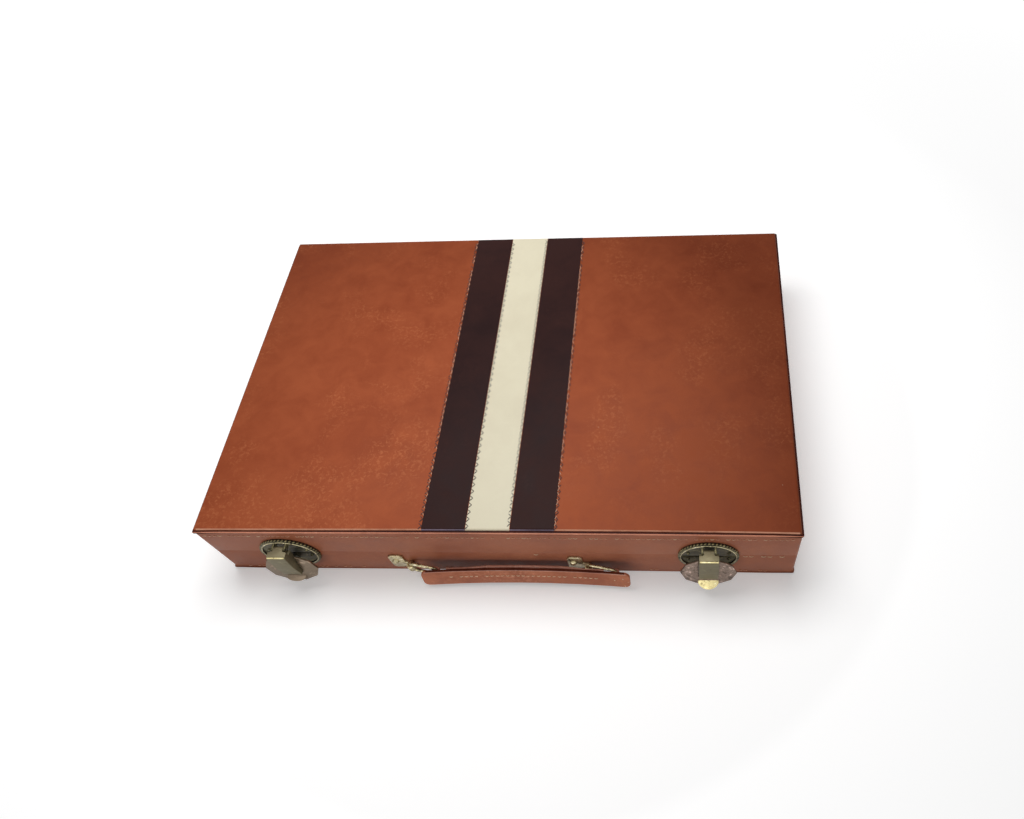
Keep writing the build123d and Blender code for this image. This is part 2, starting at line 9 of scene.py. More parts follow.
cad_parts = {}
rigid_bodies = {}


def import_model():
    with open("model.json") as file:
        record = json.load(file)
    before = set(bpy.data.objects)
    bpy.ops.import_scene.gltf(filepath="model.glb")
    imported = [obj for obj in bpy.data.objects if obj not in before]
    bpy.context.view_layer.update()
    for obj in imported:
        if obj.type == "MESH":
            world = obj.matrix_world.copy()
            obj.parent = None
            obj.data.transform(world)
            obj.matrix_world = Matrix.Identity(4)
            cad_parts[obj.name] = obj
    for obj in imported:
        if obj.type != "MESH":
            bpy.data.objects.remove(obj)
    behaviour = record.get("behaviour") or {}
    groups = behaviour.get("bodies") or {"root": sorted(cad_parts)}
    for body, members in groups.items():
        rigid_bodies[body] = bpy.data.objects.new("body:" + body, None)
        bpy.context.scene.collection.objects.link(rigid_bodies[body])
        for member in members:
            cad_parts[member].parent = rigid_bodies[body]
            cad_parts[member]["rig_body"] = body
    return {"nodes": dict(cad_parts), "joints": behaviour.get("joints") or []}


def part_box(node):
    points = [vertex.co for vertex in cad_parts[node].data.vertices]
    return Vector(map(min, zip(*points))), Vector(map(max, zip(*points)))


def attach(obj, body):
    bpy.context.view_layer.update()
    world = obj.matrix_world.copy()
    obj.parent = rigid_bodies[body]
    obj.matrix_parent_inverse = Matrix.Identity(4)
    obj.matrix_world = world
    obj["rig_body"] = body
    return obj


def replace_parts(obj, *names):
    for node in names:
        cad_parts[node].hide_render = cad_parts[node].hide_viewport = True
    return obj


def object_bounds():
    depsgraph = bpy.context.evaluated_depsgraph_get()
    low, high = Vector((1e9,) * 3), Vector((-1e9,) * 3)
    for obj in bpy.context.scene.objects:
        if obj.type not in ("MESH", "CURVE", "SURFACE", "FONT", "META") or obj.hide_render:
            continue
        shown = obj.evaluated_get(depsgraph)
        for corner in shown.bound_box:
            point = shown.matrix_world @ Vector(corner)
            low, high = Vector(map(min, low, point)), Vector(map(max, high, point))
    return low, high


# A leather-covered attache backgammon board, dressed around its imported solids.
# Metres, in the frame of the solids: X along the hinge, Y to the hinge, Z up.

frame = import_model()
cad_low, cad_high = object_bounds()
joints = {joint["name"]: joint for joint in frame["joints"]}
random.seed(7)

MM = 0.001
UP = Vector((0, 0, 1))
OUT = Vector((0, -1, 0))

# Places read from the frame
top_z = cad_high.z
seam_z = joints["lid_hinge"]["pos_m"][2]
cover_low, cover_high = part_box("base_cover")
band_low, band_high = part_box("base_band")
cream_low, cream_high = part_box("lid_cream_strip")
dark_low, dark_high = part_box("lid_dark_strips")
front_y = band_low.y
cover_thickness = cover_high.z - cover_low.z
lid_band_top_z = top_z - cover_thickness
# Where the lid's panel starts to roll down on the left and the right
side_roll_x = cover_high.x - 2.9 * MM


def linear(value):
    """One sRGB channel, 0 to 255, as the linear value that a shader takes."""
    share = value / 255
    return share / 12.92 if share <= 0.04045 else ((share + 0.055) / 1.055) ** 2.4


def colour(red, green, blue):
    """An sRGB colour, 0 to 255, as a shader takes it."""
    return (linear(red), linear(green), linear(blue), 1)


def colours(*tones):
    """The same for several triples."""
    return [colour(*tone) for tone in tones]


# Material building

PALE_SPECK = colour(232, 206, 176)


class Graph:
    """A new material with short calls for the nodes that the materials here use."""

    def __init__(self, name):
        self.material = bpy.data.materials.new(name)
        self.material.use_nodes = True
        self.tree = self.material.node_tree
        self.shader = self.tree.nodes["Principled BSDF"]
        self.place = self.node("ShaderNodeTexCoord").outputs["Object"]

    def node(self, kind, **values):
        made = self.tree.nodes.new(kind)
        for key, value in values.items():
            setattr(made, key, value)
        return made

    def link(self, source, target):
        self.tree.links.new(source, target)

    def feed(self, node, name, value):
        """Sets an input to a number or colour, or links it to a socket."""
        if isinstance(value, bpy.types.NodeSocket):
            self.link(value, node.inputs[name])
        else:
            node.inputs[name].default_value = value

    def stretched(self, scale):
        mapping = self.node("ShaderNodeMapping")
        self.feed(mapping, "Vector", self.place)
        self.feed(mapping, "Scale", scale)
        return mapping.outputs["Vector"]

    def noise(self, scale, detail=4, roughness=0.55, distortion=0.0, place=None):
        made = self.node("ShaderNodeTexNoise")
        self.feed(made, "Vector", place or self.place)
        self.feed(made, "Scale", scale)
        self.feed(made, "Detail", detail)
        self.feed(made, "Roughness", roughness)
        self.feed(made, "Distortion", distortion)
        return made.outputs["Fac"]

    def cells(self, scale):
        made = self.node("ShaderNodeTexVoronoi")
        self.feed(made, "Vector", self.place)
        self.feed(made, "Scale", scale)
        return made.outputs["Distance"]

    def span(self, value, low, high, to_low=0.0, to_high=1.0):
        """Stretches the range low to high of a value over to_low to to_high."""
        made = self.node("ShaderNodeMapRange")
        self.feed(made, "Value", value)
        self.feed(made, "From Min", low)
        self.feed(made, "From Max", high)
        self.feed(made, "To Min", to_low)
        self.feed(made, "To Max", to_high)
        return made.outputs["Result"]

    def math(self, operation, first, second=0.0):
        made = self.node("ShaderNodeMath", operation=operation)
        self.feed(made, 0, first)
        self.feed(made, 1, second)
        return made.outputs["Value"]

    def blend(self, share, first, second, mode="MIX"):
        made = self.node("ShaderNodeMix", data_type="RGBA", blend_type=mode)
        for index, value in ((0, share), (6, first), (7, second)):
            if isinstance(value, bpy.types.NodeSocket):
                self.link(value, made.inputs[index])
            else:
                made.inputs[index].default_value = value
        return made.outputs[2]

    def axis(self, name):
        parts = self.node("ShaderNodeSeparateXYZ")
        self.feed(parts, "Vector", self.place)
        return parts.outputs[name]

    def bump(self, height, distance, strength=1.0, under=None):
        made = self.node("ShaderNodeBump")
        self.feed(made, "Height", height)
        self.feed(made, "Distance", distance)
        self.feed(made, "Strength", strength)
        if under is not None:
            self.link(under, made.inputs["Normal"])
        return made.outputs["Normal"]

    def finish(self, **values):
        for name, value in values.items():
            self.feed(self.shader, name.replace("_", " "), value)
        return self.material


def leather(
    name,
    light,
    middle,
    dark,
    roughness=0.42,
    gloss=0.25,
    grain=900.0,
    grain_depth=0.08 * MM,
    flecks=0.5,
    specks=0.5,
    painted_falloff=None,
    rubbed=None,
):
    """Glazed leather: slow patches of tone, sponged flecks in clusters, fine pores and a few specks.

    The painted falloff is (tone, centre x, centre y, reach x, reach y): painted shade, the tone that the
    leather darkens to away from the centre, as light falls off round a painted pool of it. The painted
    edge highlight is the colour of a highlight painted on the lid's rolled edge, where it falls below the
    face.
    """
    light, middle, dark = colours(light, middle, dark)
    g = Graph(name)
    # Slow patches and mottling
    slow = g.noise(11.0, detail=3, roughness=0.55, distortion=0.5)
    mottle = g.noise(60.0, detail=4, roughness=0.6, distortion=0.4)
    tone = g.math("ADD", g.math("MULTIPLY", slow, 0.55), g.math("MULTIPLY", mottle, 0.45))
    base = g.blend(g.span(tone, 0.38, 0.6), dark, middle)
    # Sponged flecks, only where clusters of them lie
    clusters = g.noise(26.0, detail=2, roughness=0.5)
    sponge = g.noise(420.0, detail=3, roughness=0.65, distortion=0.6)
    fleck = g.math("MULTIPLY", g.span(clusters, 0.46, 0.6), g.span(sponge, 0.5, 0.68))
    base = g.blend(g.math("MULTIPLY", fleck, flecks), base, light)
    # Dark dots and, more rarely, pale ones
    sparse = g.span(g.noise(34.0, detail=1), 0.54, 0.6)
    dark_dots = g.span(g.cells(150.0), 0.12, 0.05, 0.0, 0.7 * specks)
    base = g.blend(g.math("MULTIPLY", dark_dots, sparse), base, dark)
    rare = g.span(g.noise(21.0, detail=1, place=g.stretched((1.3, 0.8, 1))), 0.58, 0.62)
    pale_dots = g.span(g.cells(64.0), 0.035, 0.022, 0.0, specks)
    base = g.blend(g.math("MULTIPLY", pale_dots, rare), base, PALE_SPECK)
    # Painted shade: darker away from a centre, as light falls off round a pool of it
    if painted_falloff:
        shade, centre_x, centre_y, reach_x, reach_y = painted_falloff
        falloff_shade = g.blend(1.0, base, colour(*shade), "MULTIPLY")
        across = g.math("DIVIDE", g.math("SUBTRACT", g.axis("X"), centre_x), reach_x)
        along = g.math("DIVIDE", g.math("SUBTRACT", g.axis("Y"), centre_y), reach_y)
        away = g.math("ADD", g.math("MULTIPLY", across, across), g.math("MULTIPLY", along, along))
        uneven = g.math("ADD", away, g.math("MULTIPLY", g.math("SUBTRACT", slow, 0.5), 0.5))
        base = g.blend(g.span(uneven, 0.05, 1.4), base, falloff_shade)
    if rubbed:
        # A painted highlight, only on the roll under the face, most towards the front,
        # and hardly at the two sides
        rolled = g.span(g.axis("Z"), top_z - 0.05 * MM, top_z - 0.3 * MM)
        under = g.span(g.axis("Z"), top_z - 1.15 * MM, top_z - 0.8 * MM)
        patchy = g.span(g.noise(30.0, detail=5, roughness=0.7), 0.3, 0.55, 0.35, 0.95)
        towards_front = g.span(g.axis("Y"), -0.1, -0.118, 0.25, 1.0)
        from_middle = g.math("ABSOLUTE", g.axis("X"))
        inside = g.span(from_middle, side_roll_x, side_roll_x + 0.6 * MM, 1.0, 0.1)
        reached = g.math("MULTIPLY", g.math("MULTIPLY", patchy, towards_front), inside)
        highlight_share = g.math("MULTIPLY", g.math("MULTIPLY", rolled, under), reached)
        base = g.blend(highlight_share, base, colour(*rubbed))
    # Fine pores over soft waves
    pores = g.cells(grain)
    wrinkles = g.noise(grain * 0.35, detail=5, roughness=0.6)
    height = g.math("ADD", g.math("MULTIPLY", pores, 0.6), g.math("MULTIPLY", wrinkles, 0.8))
    fine = g.bump(height, grain_depth, 0.5)
    wavy = g.bump(g.noise(38.0, detail=2), 0.5 * MM, 0.25, under=fine)
    rough = g.span(mottle, 0.3, 0.7, roughness - 0.06, roughness + 0.08)
    return g.finish(Base_Color=base, Roughness=rough, Normal=wavy, Specular_IOR_Level=gloss)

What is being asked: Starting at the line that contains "record = json.load(file)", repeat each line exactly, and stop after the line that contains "cad_parts[member].parent = rigid_bodies[body]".

Complete answer:
        record = json.load(file)
    before = set(bpy.data.objects)
    bpy.ops.import_scene.gltf(filepath="model.glb")
    imported = [obj for obj in bpy.data.objects if obj not in before]
    bpy.context.view_layer.update()
    for obj in imported:
        if obj.type == "MESH":
            world = obj.matrix_world.copy()
            obj.parent = None
            obj.data.transform(world)
            obj.matrix_world = Matrix.Identity(4)
            cad_parts[obj.name] = obj
    for obj in imported:
        if obj.type != "MESH":
            bpy.data.objects.remove(obj)
    behaviour = record.get("behaviour") or {}
    groups = behaviour.get("bodies") or {"root": sorted(cad_parts)}
    for body, members in groups.items():
        rigid_bodies[body] = bpy.data.objects.new("body:" + body, None)
        bpy.context.scene.collection.objects.link(rigid_bodies[body])
        for member in members:
            cad_parts[member].parent = rigid_bodies[body]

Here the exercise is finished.